Premiata Forneria Marconi (PFM)


Rock Progressivo Italiano

4.42 | 1547 ratings

From, the ultimate progressive rock music website

Magnum Vaeltaja
Special Collaborator
Eclectic Prog Team
5 stars Contrary to most reviewers, I wouldn't say that this second classic PFM album is an improvement over their brilliant debut, "Storia Di Un Minuto". On the other hand, I actually consider it a slight dip in quality. That said, it's still a pretty darn phenomenal collection of music, and when you're sitting head and shoulders above most other bands of the era, a slight dip doesn't mean an awful lot.
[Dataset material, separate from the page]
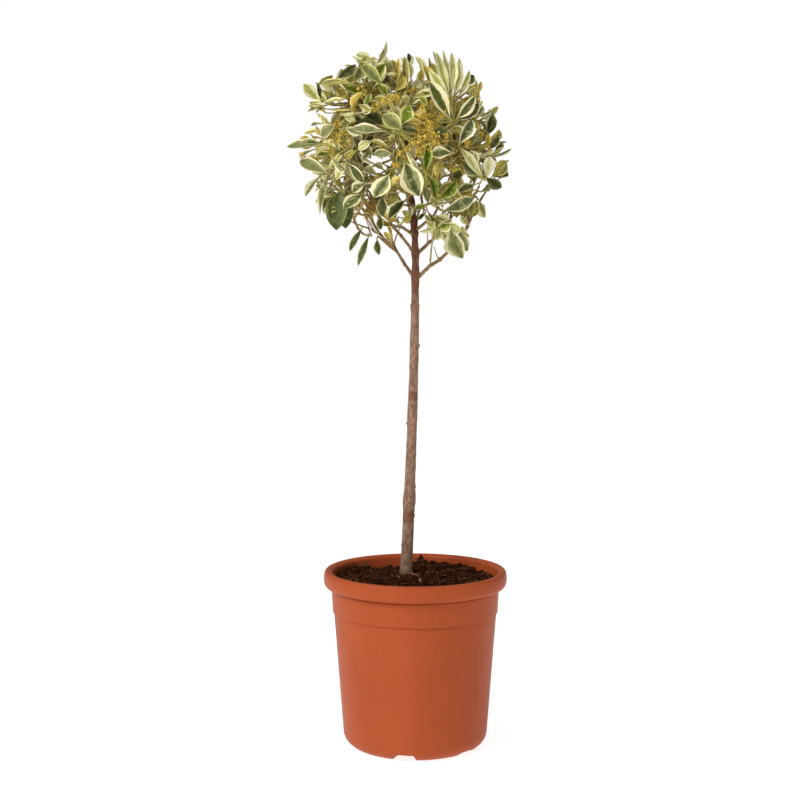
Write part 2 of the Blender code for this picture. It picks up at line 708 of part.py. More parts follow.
def stem_line(limb_points, tips):
    """Return a mass's stem: on from its limb's tip, towards the middle of its shoots."""
    tip = limb_points[-1]
    onward = (limb_points[-1] - limb_points[-2]).normalized()
    start = tip + onward * CLEARANCE
    goal = sum(tips, Vector()) / len(tips)
    end = start.lerp(goal, STEM_REACH)
    control = start + onward * (end - start).length * STEM_SET_OFF
    return curve_points(start, control, end, STEM_POINTS)


def twig_line(stem, forks, tip, heading):
    """Return a shoot's twig: from the nearest free place on the stem, ending along heading."""
    places = []
    for index in range(STEM_PLACES):
        share = blend(STEM_BARE_SHARE, 1.0, index / (STEM_PLACES - 1)) * (len(stem) - 1)
        low = min(int(share), len(stem) - 2)
        places.append(stem[low].lerp(stem[low + 1], share - low))
    free = [place for place in places if all((place - fork).length > FORK_SPACING for fork in forks)]
    start = min(free or places, key=lambda place: (place - tip).length)
    forks.append(start)
    control = tip - heading * (tip - start).length * TWIG_BEND
    return curve_points(start, control, tip, TWIG_POINTS)


def point_back(points, distance):
    """Return the point at a distance back from the end of a line, and the line's way there."""
    for index in range(len(points) - 1, 0, -1):
        step = points[index] - points[index - 1]
        if distance <= step.length:
            return points[index] - step.normalized() * distance, step.normalized()
        distance -= step.length
    return points[0].copy(), (points[1] - points[0]).normalized()


def leaf_pieces(twig, shoot, space, stream):
    """Return the blades of a shoot: pairs set crosswise, wider apart further down the twig.

    The first blade of a named shoot goes the way that the shoot names, at its full length.
    """
    _, heading, leaf_length, pairs, named = shoot
    pieces = []
    phase = stream.uniform(0.0, 180.0)
    for pair in range(pairs):
        node, along = point_back(twig, LEAF_NODE_START + LEAF_NODE_STEP * pair)
        if named and pair == 0:
            along = heading
        for side in range(2):
            spread = LEAF_DIVERGENCE[pair] + stream.uniform(-LEAF_SWAY, LEAF_SWAY)
            length = leaf_length * stream.uniform(*LEAF_SIZE_SPREAD) * (1.0 - LEAF_PAIR_SHRINK * pair)
            width = length * stream.uniform(*LEAF_WIDTH_SHARE)
            if named and pair == 0 and side == 0:
                spread = 0.0
                length = leaf_length
            angle = math.radians(spread)
            for turn, size in LEAF_TRIES:
                across, _ = frame_across(along, phase + 90.0 * pair + 180.0 * side + turn)
                way = (along * math.cos(angle) + across * math.sin(angle)).normalized()
                face = along * math.sin(angle) - across * math.cos(angle) + UP * LEAF_FACE_LIFT
                root = node - way * TWIG_TIP_RADIUS * LEAF_ROOT_SINK
                blade = leaf_blade(root, way, face, length * size, width * size)
                if space.holds(*blade) and space.clear_of_grown(blade):
                    pieces.append(blade)
                    break
    return pieces


def flower_pieces(twig, space, stream):
    """Return a flower head on its stalk beside the shoot's tip."""
    node, along = point_back(twig, FLOWER_PLACE)
    across, _ = frame_across(along, stream.uniform(0.0, 360.0))
    onward, sideways, upward = FLOWER_WAY
    way = (along * onward + across * sideways + UP * upward).normalized()
    end = node + way * FLOWER_STALK
    pieces = [sided_tube([node, end], [STALK_RADIUS, STALK_RADIUS], TWIG_SIDES), flower_head(end, way)]
    if all(space.holds(*piece) for piece in pieces):
        return pieces
    return []


def hanging_pieces(stem, space):
    """Return the leaves that hang from the stem of the long low bough."""
    pieces = []
    for share, bearing, rise, length in HANGING_LEAVES:
        place = share * (len(stem) - 1)
        low = int(place)
        root = stem[low].lerp(stem[low + 1], place - low)
        face = direction(bearing - HANGING_LEAF_TURN, 0.0)
        width = length * HANGING_LEAF_WIDTH_SHARE
        blade = leaf_blade(root, direction(bearing, rise), face, length * MM, width * MM)
        if space.holds(*blade) and space.clear_of_grown(blade):
            pieces.append(blade)
    return pieces


def mass_pieces(name, lines, shoots, tree):
    """Return the closed pieces of one mass: its stem first, then twigs, leaves and flowers."""
    limb, _ = MASSES[name]
    space = Space(name, tree)
    own = [(index, shoot) for index, shoot in enumerate(shoots) if space.has_point(shoot[0])]
    limb_points, limb_radii = lines[limb]
    stem = stem_line(limb_points, [shoot[0] for _, shoot in own])
    stem_radii = [blend(limb_radii[-1], TWIG_RADIUS, i / (STEM_POINTS - 1)) for i in range(STEM_POINTS)]
    pieces = [sided_tube(stem, stem_radii, TWIG_SIDES)]
    space.add(pieces[0])
    grown = []
    forks = []
    for index, shoot in own:
        stream = random.Random(SEED * SEED_STEP + index)
        twig = twig_line(stem, forks, shoot[0], shoot[1])
        radii = [blend(TWIG_RADIUS, TWIG_TIP_RADIUS, i / (len(twig) - 1)) for i in range(len(twig))]
        branch = sided_tube(twig, radii, TWIG_SIDES, stream.uniform(0.0, 120.0))
        if space.holds(*branch):
            space.add(branch)
            pieces.append(branch)
            grown.append((index, shoot, twig, stream))
    for index, shoot, twig, stream in grown:
        pieces.extend(leaf_pieces(twig, shoot, space, stream))
        if index % FLOWER_EVERY == FLOWER_FIRST:
            pieces.extend(flower_pieces(twig, space, stream))
    if limb == "bough_left_long":
        pieces.extend(hanging_pieces(stem, space))
    return pieces


def largest_piece(mesh):
    """Keep the connected piece with the most faces and drop loose scraps."""
    body = bmesh.new()
    body.from_mesh(mesh)
    seen = set()
    groups = []
    for start in body.faces:
        if start in seen:
            continue
        seen.add(start)
        group = [start]
        for face in group:
            for edge in face.edges:
                for other in edge.link_faces:
                    if other not in seen:
                        seen.add(other)
                        group.append(other)
        groups.append(group)
    groups.sort(key=len, reverse=True)
    scraps = [face for group in groups[1:] for face in group]
    bmesh.ops.delete(body, geom=scraps, context="FACES")
    body.to_mesh(mesh)
    body.free()


def fuse(name, pieces, collection, material):
    """Join the pieces of a mass with one union on a collection, which is then removed."""
    joining = make_collection(name + "_pieces")
    for index, (vertices, faces) in enumerate(pieces[1:]):
        add_object(f"{name}_piece_{index}", mesh_from("piece", vertices, faces), joining)
    stem = add_object(name + "_stem", mesh_from("stem", *pieces[0]), collection)
    union = stem.modifiers.new("union", "BOOLEAN")
    union.operation = "UNION"
    union.operand_type = "COLLECTION"
    union.collection = joining
    union.solver = UNION_SOLVER
    mesh = evaluated_mesh(stem)
    largest_piece(mesh)
    for thing in list(joining.objects):
        bpy.data.objects.remove(thing, do_unlink=True)
    bpy.data.collections.remove(joining)
    bpy.data.objects.remove(stem, do_unlink=True)
    return add_object(name, mesh, collection, material)


def make_masses(lines, collection):
    """Grow and fuse every mass of foliage."""
    leaf_material = make_material("leaf_variegated", (0.30, 0.36, 0.17), 0.5)
    shoots = crown_shoots()
    tree = limb_tree(lines)
    for name in MASSES:
        fuse(name, mass_pieces(name, lines, shoots, tree), collection, leaf_material)


def build():
    clear_scene()
    collection = make_collection("potted_japanese_spindle")
    cutters = make_collection("cutters")
    lines = limb_lines()
    make_pot(collection, cutters)
    make_soil(collection)
    make_limbs(lines, collection, cutters)
    make_masses(lines, collection)


build()
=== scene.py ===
import math
import random

import bpy
import numpy as np
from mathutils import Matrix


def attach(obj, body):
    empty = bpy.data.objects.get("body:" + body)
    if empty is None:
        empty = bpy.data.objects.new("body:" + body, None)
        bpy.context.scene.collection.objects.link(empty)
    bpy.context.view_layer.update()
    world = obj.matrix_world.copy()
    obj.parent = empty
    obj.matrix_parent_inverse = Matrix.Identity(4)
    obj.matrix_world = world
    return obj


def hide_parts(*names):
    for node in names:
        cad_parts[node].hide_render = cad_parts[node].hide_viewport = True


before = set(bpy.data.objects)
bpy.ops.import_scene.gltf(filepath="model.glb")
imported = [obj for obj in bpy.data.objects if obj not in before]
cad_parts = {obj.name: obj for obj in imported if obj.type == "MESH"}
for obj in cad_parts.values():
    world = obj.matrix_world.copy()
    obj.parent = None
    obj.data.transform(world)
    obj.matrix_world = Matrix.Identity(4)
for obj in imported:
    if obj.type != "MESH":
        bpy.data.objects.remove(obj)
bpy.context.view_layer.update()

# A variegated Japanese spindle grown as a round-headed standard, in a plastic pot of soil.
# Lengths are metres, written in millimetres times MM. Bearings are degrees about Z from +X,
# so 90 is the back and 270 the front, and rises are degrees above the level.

MM = 0.001
TINY = 1e-9
UP = np.array((0.0, 0.0, 1.0))
RIGHT = np.array((1.0, 0.0, 0.0))
GOLDEN_ANGLE = math.pi * (3.0 - math.sqrt(5.0))

# The view: a lens that sees the photo's frame, fitted to the outline of the pot
VIEW_PLACE = np.array((-15.77, -1579.19, 485.23)) * MM
VIEW_DIP = 4.62
VIEW_LENS = 69.62
VIEW_SENSOR = 36.0
PHOTO_SIDE = 800.0

# Pot
POT_HEIGHT = 182.4 * MM
POT_STEPS = 240
LIP_RADIUS = 94.4 * MM
LIP_SQUARENESS = 0.82
LIP_CREST_RADIUS = 90.8 * MM
LIP_INNER_RADIUS = 85.1 * MM
LIP_UNDER_RADIUS = 87.8 * MM
LIP_WIDEST_DROP = 8.8 * MM
LIP_INNER_DROP = 4.0 * MM
LIP_DEPTH = 17.7 * MM
BAND_TOP_RADIUS = 86.4 * MM
BAND_BOTTOM_RADIUS = 85.3 * MM
BAND_TOP_DROP = 18.6 * MM
BAND_BOTTOM_DROP = 43.4 * MM
BAND_EDGE = 1.1 * MM
WALL_TOP_RADIUS = 83.8 * MM
WALL_FOOT_RADIUS = 73.5 * MM
WALL_THICKNESS = 2.2 * MM
FOOT_FILLET = 15.0 * MM
FLOOR_THICKNESS = 3.0 * MM
FLOOR_RADIUS = 48.0 * MM
FLOOR_CORNER_HEIGHT = 16.0 * MM
GROOVE = 0.7 * MM
NOTCH_COUNT = 6
NOTCH_BEARING = -100.5
NOTCH_HEIGHTS = np.array((8.0, 4.5, 4.5, 8.0, 4.5, 4.5)) * MM
NOTCH_WIDTH_BOTTOM = 29.0 * MM
NOTCH_WIDTH_TOP = 21.0 * MM
NOTCH_INNER_RADIUS = 48.0 * MM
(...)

From the get-go, it's clear that PFM has changed their sound on this follow-up album. While "Storia Di Un Minuto" plays off of an eclectic combination of pastoral charm, jazz and rock energy, and classical romanticism, which makes it a sort of well-rounded, quintessential RPI album, "Per Un Amico" is more focused, refined, and precise. This is made clear right in the opener, "Appena Un Po", which is an absolutely gorgeous, moving ballad that truly lives and breathes like many pieces of music strive to, but never quite manage. Layered mellotrons create a dim, cloudy haze that gives way to very classically-arranged harpsichord before evolving further into a wild and chaotic instrumental palette. Then, once the vocals enter, the song truly ascends into a higher emotional realm. The song's finale, with its ever-so-simple melody, played with an air of dignity and sophistication, is a truly haunting musical moment and is exactly the kind of thing that makes prog so awesome in the first place. In fact, I may go so far as to say that "Appena Un Po" is the single best song in the entire PFM catalog, if not just for the last minute alone. "Generale" follows the opener with an abrupt change of pace, presenting a wild and jazzy feel and a scrambled mix of ideas. While very strange, it's a very exciting piece. The album's first side is then rounded out by the title track, which expands on the sort of elegant, overtly classical, and tastefully embellished, approach to composition that defines this album. In all, "Per Un Amico" boasts an all-too-rare perfect first side that's exciting, invigorating, and uniquely Italian.

The album's "dip" (and the reason why I gave it only 3 stars in my original review) comes in the form of its second side, which lies firmly in the realm of symphonic RPI. Unfortunately, when writing music with more delicate and careful arrangements, the ever-present danger of feeling lifeless and sterile can find itself creeping in. "Il Banchetto" avoids this quite well, but the more repetitive coda of "Geranio" can feel as though it drags on quite a bit, which is quite noticeable on an album so short in the first place. In general these two tracks are growers, but even though their subtleties become more apparent with multiple listens, they never quite match the sheer beauty of the musical triptych on side one. So, although not quite as good as "Storia Di Un Minuto", I'll still give "Per Un Amico" 5 stars, if not for "Appena Un Po" alone, which is a piece of music I cannot recommend strongly enough.